§ Data provided:
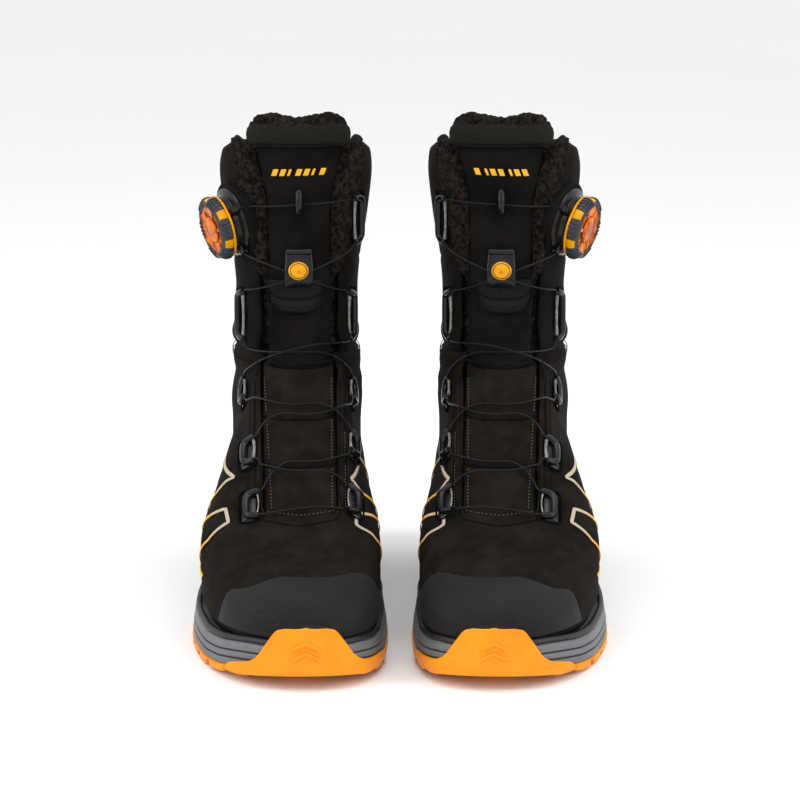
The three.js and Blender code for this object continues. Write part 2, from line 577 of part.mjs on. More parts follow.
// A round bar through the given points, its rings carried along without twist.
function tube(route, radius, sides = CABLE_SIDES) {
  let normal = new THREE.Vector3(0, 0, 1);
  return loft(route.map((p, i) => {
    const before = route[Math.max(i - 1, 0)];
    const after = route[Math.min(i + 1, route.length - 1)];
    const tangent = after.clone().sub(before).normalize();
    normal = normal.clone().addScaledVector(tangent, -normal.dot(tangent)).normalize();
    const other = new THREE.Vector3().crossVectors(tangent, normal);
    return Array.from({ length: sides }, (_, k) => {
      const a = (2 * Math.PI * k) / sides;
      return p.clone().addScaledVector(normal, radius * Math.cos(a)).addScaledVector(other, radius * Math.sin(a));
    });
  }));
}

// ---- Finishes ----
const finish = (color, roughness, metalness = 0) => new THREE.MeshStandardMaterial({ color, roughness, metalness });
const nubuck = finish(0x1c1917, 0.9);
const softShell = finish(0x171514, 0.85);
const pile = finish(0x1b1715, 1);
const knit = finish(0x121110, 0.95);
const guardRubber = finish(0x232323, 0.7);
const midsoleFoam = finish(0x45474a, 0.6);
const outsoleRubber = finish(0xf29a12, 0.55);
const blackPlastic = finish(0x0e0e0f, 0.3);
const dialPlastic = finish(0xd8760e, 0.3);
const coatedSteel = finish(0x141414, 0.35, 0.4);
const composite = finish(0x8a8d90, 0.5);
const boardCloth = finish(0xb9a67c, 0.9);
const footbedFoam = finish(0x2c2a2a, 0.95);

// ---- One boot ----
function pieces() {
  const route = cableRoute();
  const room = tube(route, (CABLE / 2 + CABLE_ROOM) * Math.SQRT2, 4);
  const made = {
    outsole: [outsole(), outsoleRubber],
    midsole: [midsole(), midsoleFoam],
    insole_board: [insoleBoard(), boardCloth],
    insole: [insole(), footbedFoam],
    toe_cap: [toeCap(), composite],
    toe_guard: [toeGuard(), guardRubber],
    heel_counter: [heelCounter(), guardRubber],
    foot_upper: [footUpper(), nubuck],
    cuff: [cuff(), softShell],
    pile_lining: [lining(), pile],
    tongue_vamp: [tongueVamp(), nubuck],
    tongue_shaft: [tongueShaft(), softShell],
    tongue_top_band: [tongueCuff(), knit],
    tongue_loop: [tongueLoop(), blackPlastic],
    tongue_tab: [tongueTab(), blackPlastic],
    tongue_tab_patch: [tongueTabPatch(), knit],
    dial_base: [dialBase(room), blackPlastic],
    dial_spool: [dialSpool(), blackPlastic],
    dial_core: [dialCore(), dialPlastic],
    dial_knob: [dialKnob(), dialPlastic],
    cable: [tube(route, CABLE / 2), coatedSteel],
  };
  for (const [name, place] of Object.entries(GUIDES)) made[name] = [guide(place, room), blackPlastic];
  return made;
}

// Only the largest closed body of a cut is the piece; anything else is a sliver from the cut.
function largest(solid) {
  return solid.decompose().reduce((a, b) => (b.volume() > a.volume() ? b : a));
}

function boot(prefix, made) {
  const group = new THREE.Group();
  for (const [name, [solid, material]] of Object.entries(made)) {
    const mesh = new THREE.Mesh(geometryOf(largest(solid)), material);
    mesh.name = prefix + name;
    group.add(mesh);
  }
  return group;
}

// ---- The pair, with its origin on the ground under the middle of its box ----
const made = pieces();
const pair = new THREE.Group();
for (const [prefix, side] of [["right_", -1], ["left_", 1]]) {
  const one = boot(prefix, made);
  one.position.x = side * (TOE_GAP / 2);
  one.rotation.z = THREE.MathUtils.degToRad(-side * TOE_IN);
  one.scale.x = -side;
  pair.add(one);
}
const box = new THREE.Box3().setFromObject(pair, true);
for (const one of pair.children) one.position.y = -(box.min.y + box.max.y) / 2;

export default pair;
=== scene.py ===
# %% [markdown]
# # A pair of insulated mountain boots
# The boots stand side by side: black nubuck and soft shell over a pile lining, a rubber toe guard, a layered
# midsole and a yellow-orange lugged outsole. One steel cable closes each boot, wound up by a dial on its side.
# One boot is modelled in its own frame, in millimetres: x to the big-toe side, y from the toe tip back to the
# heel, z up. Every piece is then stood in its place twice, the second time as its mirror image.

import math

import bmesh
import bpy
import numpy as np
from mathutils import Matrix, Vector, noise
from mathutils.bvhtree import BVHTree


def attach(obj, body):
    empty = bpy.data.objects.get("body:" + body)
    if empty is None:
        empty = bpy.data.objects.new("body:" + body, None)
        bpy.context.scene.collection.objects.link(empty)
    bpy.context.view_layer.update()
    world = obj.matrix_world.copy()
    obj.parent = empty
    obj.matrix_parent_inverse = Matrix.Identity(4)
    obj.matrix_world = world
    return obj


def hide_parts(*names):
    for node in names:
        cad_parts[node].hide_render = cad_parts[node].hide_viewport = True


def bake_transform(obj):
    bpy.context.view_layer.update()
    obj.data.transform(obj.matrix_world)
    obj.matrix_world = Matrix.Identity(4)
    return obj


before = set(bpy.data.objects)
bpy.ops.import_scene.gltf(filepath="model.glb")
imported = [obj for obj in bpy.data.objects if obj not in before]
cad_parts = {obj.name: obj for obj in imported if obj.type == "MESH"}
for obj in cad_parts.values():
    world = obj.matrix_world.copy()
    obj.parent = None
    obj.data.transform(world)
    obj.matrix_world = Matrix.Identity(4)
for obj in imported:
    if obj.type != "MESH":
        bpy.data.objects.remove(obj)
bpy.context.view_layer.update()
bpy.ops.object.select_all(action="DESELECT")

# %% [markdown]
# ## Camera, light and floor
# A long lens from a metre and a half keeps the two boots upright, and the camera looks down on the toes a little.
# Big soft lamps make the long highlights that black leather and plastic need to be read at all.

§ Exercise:
Gather every line from the listing above in which the word "empty" appears.

§ Complete response:
    empty = bpy.data.objects.get("body:" + body)
    if empty is None:
        empty = bpy.data.objects.new("body:" + body, None)
        bpy.context.scene.collection.objects.link(empty)
    obj.parent = empty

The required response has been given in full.